Science and Engineering Practices (SEP)

The eight Science and Engineering Practices mirror the practices of professional scientists and engineers. The use of SEPs in the Performance Expectations is not only intended to strengthen students’ skills in using these practices in the classroom, but also to develop students’ understanding of the nature of science and engineering. Listed below are the eight Science and Engineering Practices from the Framework:

1. Asking Questions and Defining Problems

Description: This practice involves students in the formulation of questions that can be investigated scientifically and the identification of problems that can be solved through engineering. In the context of science, students ask questions to understand phenomena, clarify concepts, or identify gaps in their knowledge. In engineering, defining problems includes specifying criteria and constraints for possible solutions.

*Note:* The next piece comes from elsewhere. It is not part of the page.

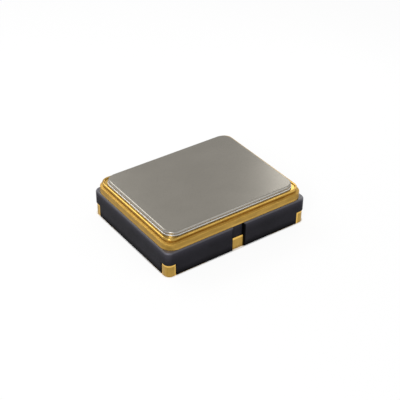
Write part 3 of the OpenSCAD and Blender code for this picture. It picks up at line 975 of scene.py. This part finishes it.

Application: In a classroom, this could involve students asking questions about a natural event (e.g., why do some plants grow faster than others?) or defining a problem that requires a solution (e.g., how can we design a container that keeps ice from melting for as long as possible?).

2. Developing and Using Models

Description: Students create and use models to represent and understand phenomena, systems, or processes. Models can be physical, mathematical, or conceptual, and they serve as tools for predicting outcomes and explaining how things work. This practice encourages students to refine their models as they gather more data.

Application: For example, students might build a physical model of a solar system to understand planetary motion, or they could create a computer simulation to predict weather patterns. As they learn more, they revise these models to better reflect reality.

3. Planning and Carrying Out Investigations

Description: This practice involves designing and conducting experiments or observational studies to collect data about natural or engineered systems. Students learn to identify variables, control conditions, and use tools and techniques for data collection.

Application: In the classroom, students might plan an investigation to test the effect of different variables on plant growth, such as light intensity or water availability. They would carry out the experiment, collect data, and adjust their approach as necessary.

4. Analyzing and Interpreting Data

Description: Once data is collected, students must analyze it to identify patterns or trends, and interpret what the data means in the context of their initial questions or hypotheses. This practice helps students develop critical thinking skills as they assess the quality of the data and draw conclusions.

Application: Students might graph data from an experiment on temperature changes throughout the day and analyze the graph to determine the relationship between sunlight and temperature. They could also use statistical tools to interpret the reliability of their data.

5. Using Mathematics and Computational Thinking

Description: This practice emphasizes the importance of mathematics and computation in analyzing data, modeling systems, and solving problems. Students apply mathematical concepts, algorithms, and computer simulations to understand scientific phenomena or engineering challenges.

Application: For instance, students might use mathematical equations to calculate the force required to move an object, or they could use a computer program to simulate population growth in an ecosystem under different conditions.

6. Constructing Explanations and Designing Solutions

Description: Students use evidence to construct explanations for natural phenomena and develop solutions to engineering problems. In science, this involves using data and models to support explanations; in engineering, it involves designing, testing, and refining solutions to meet specific criteria.

Application: After investigating why a plant species thrives in a particular environment, students could construct an explanation based on their data. In an engineering context, they might design a water filtration system, test its effectiveness, and improve it based on test results.

7. Engaging in Argument from Evidence

Description: This practice involves students in the critical analysis of their own and others' ideas. They must be able to use evidence to support their claims, evaluate the claims of others, and engage in reasoned debate. This skill is crucial for scientific literacy, as it enables students to discern credible information and make informed decisions.

Application: In a classroom debate, students could argue for or against the impact of human activity on climate change, using evidence from research and data they have analyzed. This practice helps them learn to think critically and back up their arguments with solid evidence.

8. Obtaining, Evaluating, and Communicating Information

Description: Students are taught to gather information from various sources, assess its credibility and relevance, and communicate their findings effectively. This practice is essential for participating in scientific and technical discussions and for disseminating research findings to a broader audience.

Application: For example, students might research different energy sources, evaluate the pros and cons of each, and then present their findings in a report or presentation. They could also create visual aids or use digital media to communicate complex ideas clearly.